Thanks to Outer Places (the sci-fi website where I work), I got to write a piece on my seven favorite sci-fi/fantasy movies and books for TSR’s blog, Multiverse! You can read the article here, but here’s the list:
- Wizard of Earthsea
- Dune by Frank Herbert
- Neuromancer by William Gibson
- Princess Mononoke
- Johannes Cabal the Necromancer by Jonathan L. Howard
- Hogfather by Terry Pratchett
- End of Evangelion
This list isn’t definitive, but it’s a good chunk of what I love. There’s no H.P. Lovecraft on there (because most of his work is short stories and novellas) or Paranoia Agent or Serial Experiments: Lain (both TV shows), nor is there any manga/graphic novels (Vagabond or Uzumaki or V For Vendetta or Prophecy), and I couldn’t include things like The Seventh Seal or Man of LaMancha because those films aren’t technically fantasy.
Still, it’s a good shortlist and amazingly cool that it’s been published. It’s now “ON THE RECORD.” Woop woop!

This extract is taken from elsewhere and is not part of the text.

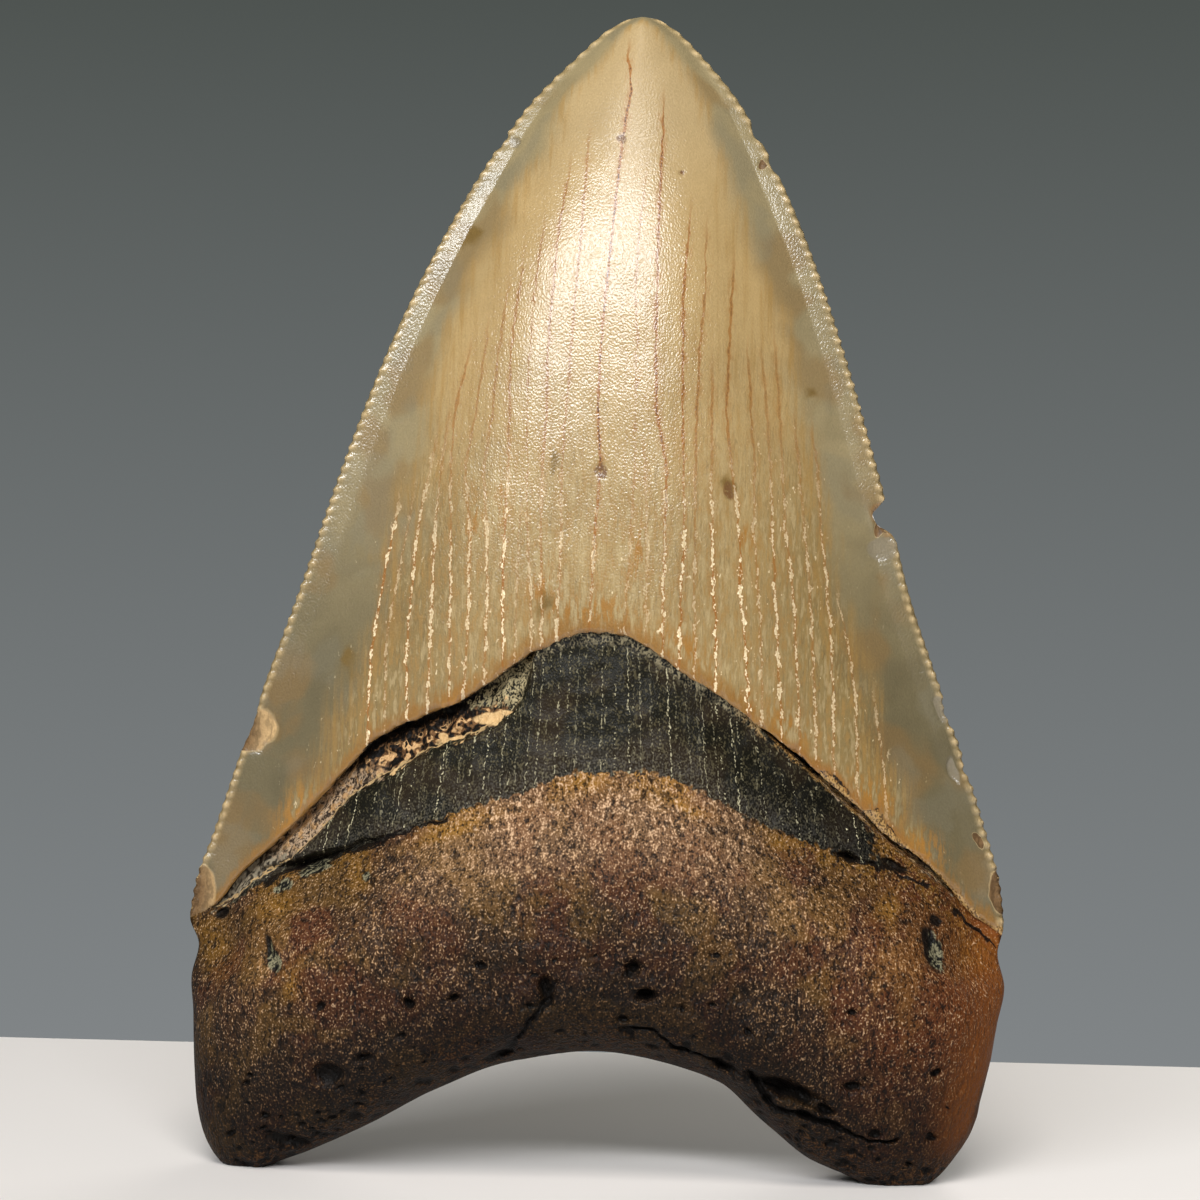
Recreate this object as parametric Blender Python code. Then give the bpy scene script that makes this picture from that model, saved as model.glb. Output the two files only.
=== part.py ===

After sending in a pitch to Open Road Media’s new sci-fi/fantasy site The Portalist back in November, I wrote up a listicle on the 5 Most Elaborate Sci-fi Alternate History Books, including H.P. Lovecraft’s Mountains of Madness, PKD’s Man in the High Castle, and William Gibson’s Difference Engine. Now it’s live on the Portalist site! Huzzah!
Today I also sent in my third non-fiction pitch to Clarkesworld Magazine on the topic of magic and worldbuilding in fantasy–we’ll see what they say. My last two essays with Clarkesworld were on “The Candlelit World,” about mythology’s influence on fantasy, then “Paradise Lost,” about the history of the genre. They’re a fantastic publication.
In the meantime, I’m still working on my new short story with Yute, incorporating some of the ideas I picked up from my new book on wabi-sabi and the Japanese tea ceremony.